The certification exam covers a broad range of topics that span from setting up Azure environments to deploying production-ready machine learning models. It expects candidates to have hands-on experience with Azure Machine Learning, Python programming, and statistical analysis. The exam tests not just theoretical knowledge but also practical application of data science concepts. Candidates who earn this certification signal to employers that they are capable of building, training, and managing machine learning solutions on one of the most widely used cloud platforms in the world.
The Azure Machine Learning workspace is the central hub where all data science activities take place within the Azure environment. It provides a collaborative space where data scientists, engineers, and analysts can work together on projects that involve data preparation, model training, and deployment. The workspace integrates with a wide variety of Azure services including storage accounts, key vaults, container registries, and application insights. Setting up and configuring this workspace is one of the first skills that DP-100 candidates must develop before moving on to more advanced topics in the syllabus.
Within the workspace, users can manage compute resources, track experiments, register models, and organize datasets. The DP-100 exam places significant emphasis on how candidates interact with the workspace through both the Azure portal and the Azure Machine Learning SDK for Python. Candidates are expected to know how to create different types of compute targets such as compute instances and compute clusters. They must also be familiar with how to monitor resource usage, manage costs, and apply governance policies to ensure that the workspace is used efficiently and securely across teams.
Data preparation is one of the most time-intensive phases of any data science project, and the DP-100 syllabus gives it considerable attention. Candidates must learn how to ingest data from a variety of sources including Azure Blob Storage, Azure Data Lake, SQL databases, and external APIs. The ability to connect to these data sources, retrieve data reliably, and store it in formats suitable for machine learning is a foundational skill. Azure Machine Learning provides built-in tools and SDKs that simplify the process of registering and versioning datasets so that experiments remain reproducible over time.

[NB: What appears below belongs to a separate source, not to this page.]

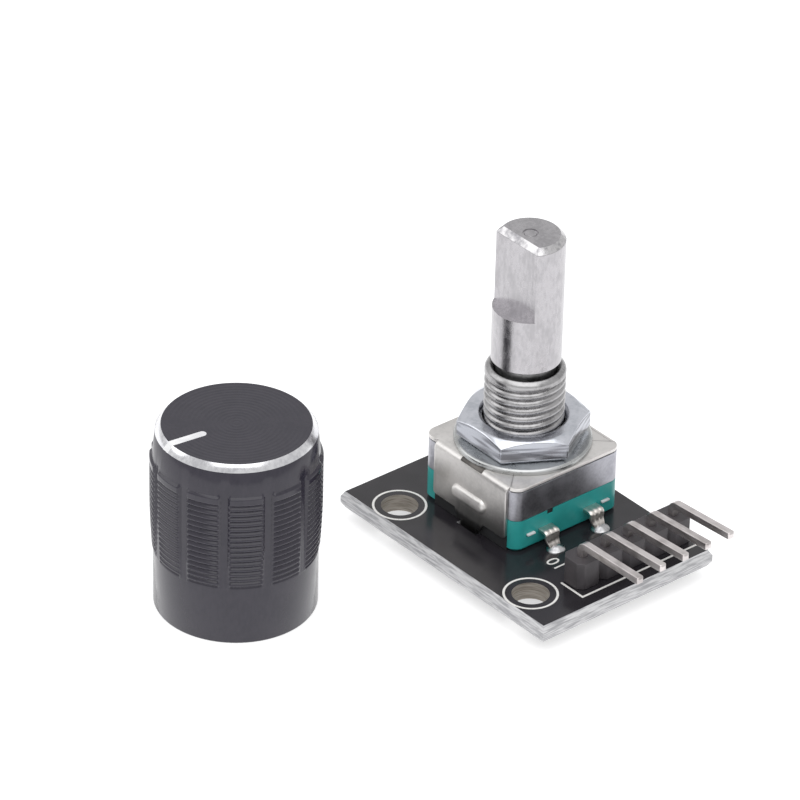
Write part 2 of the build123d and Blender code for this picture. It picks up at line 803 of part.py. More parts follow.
# Detent spring: a flat ring held under the housing's roof by two ears, with two noses in the grooves
spring_radius = (detent_inner_radius + rotor_radius) / 2
spring_bottom = detent_top + detent_spring_clearance
with BuildPart() as detent_spring:
    with BuildSketch(level(spring_bottom)):
        Circle(spring_radius + detent_spring_width / 2)
        Circle(spring_radius - detent_spring_width / 2, mode=Mode.SUBTRACT)
    extrude(amount=detent_spring_thickness)
    with BuildSketch(level(spring_bottom)):
        with Locations((-spring_radius, 0), (spring_radius, 0)):
            Rectangle(detent_spring_width * 0.9, detent_ear_length)
    extrude(amount=ceiling - spring_bottom)
    for side in (-1, 1):
        nose_plane = Plane(
            origin=(shaft_x, shaft_y + side * spring_radius, 0),
            x_dir=(1, 0, 0),
            z_dir=(0, -1, 0),
        )
        with BuildSketch(nose_plane):
            with BuildLine():
                Polyline(
                    (-detent_nose_width / 2, spring_bottom),
                    (-detent_nose_width / 6, rotor_top + detent_tooth_height * 0.6),
                    (detent_nose_width / 6, rotor_top + detent_tooth_height * 0.6),
                    (detent_nose_width / 2, spring_bottom),
                    close=True,
                )
            make_face()
        extrude(amount=detent_spring_width * 0.4, both=True)
finish(detent_spring.part, "detent_spring")


# Plunger: a disc between the shaft's end and the dome
with BuildPart() as switch_plunger:
    with BuildSketch(level(plunger_bottom)):
        Circle(well_radius - plunger_gap)
    extrude(amount=plunger_height)
finish(switch_plunger.part, "switch_plunger")


# Snap dome: a thin coned cap standing on the floor of the well
with BuildPart() as switch_dome:
    with BuildSketch(Plane(origin=(shaft_x, shaft_y, well_floor), x_dir=(1, 0, 0), z_dir=(0, -1, 0))):
        with BuildLine():
            Polyline(
                (0, dome_height),
                (dome_crown_radius, dome_height),
                (dome_radius, 0),
                (dome_radius - 2 * dome_thickness, 0),
                (dome_crown_radius, dome_height - dome_thickness),
                (0, dome_height - dome_thickness),
                close=True,
            )
        make_face()
    revolve(axis=shaft_axis)
finish(switch_dome.part, "switch_dome")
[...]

Once data is collected, it must be cleaned, transformed, and shaped into a form that machine learning algorithms can process effectively. The DP-100 exam tests candidates on their ability to handle missing values, remove outliers, encode categorical variables, and scale numerical features. Azure Machine Learning pipelines can be used to automate these preprocessing steps so that they can be applied consistently every time new data arrives. Candidates must also understand how to split data into training, validation, and test sets in a way that prevents data leakage and ensures that model performance evaluations are honest and reliable.
Feature engineering is the process of transforming raw data into meaningful inputs that improve the predictive power of machine learning models. In the context of the DP-100 exam, candidates are expected to know how to apply a range of feature engineering techniques that are commonly used in real-world data science projects. This includes creating new features through mathematical transformations, combining existing features to capture interaction effects, and reducing dimensionality using methods such as principal component analysis. The goal of feature engineering is to give the model better signals to learn from so that it can generalize more effectively to new data.
Azure Machine Learning provides several tools that support feature engineering workflows, including the designer interface and the Python SDK. Candidates are also expected to be familiar with automated machine learning features in Azure, which can automatically test different feature combinations and transformations during the model training process. While automated machine learning can speed up the feature selection process, a strong understanding of manual feature engineering techniques remains essential for the DP-100 exam. Candidates who can intelligently engineer features demonstrate a deeper grasp of the data and the problem domain than those who rely entirely on automation.
Training machine learning models is at the heart of the DP-100 syllabus, and candidates must develop a thorough knowledge of how to run training jobs within Azure Machine Learning. This involves writing training scripts in Python, configuring compute environments, and submitting experiment runs that track performance metrics over time. Azure Machine Learning supports a wide range of machine learning frameworks including Scikit-learn, TensorFlow, PyTorch, and XGBoost, giving candidates the flexibility to work with the tools that best suit their specific problems. The exam expects candidates to know how to configure these environments and manage dependencies using conda or pip.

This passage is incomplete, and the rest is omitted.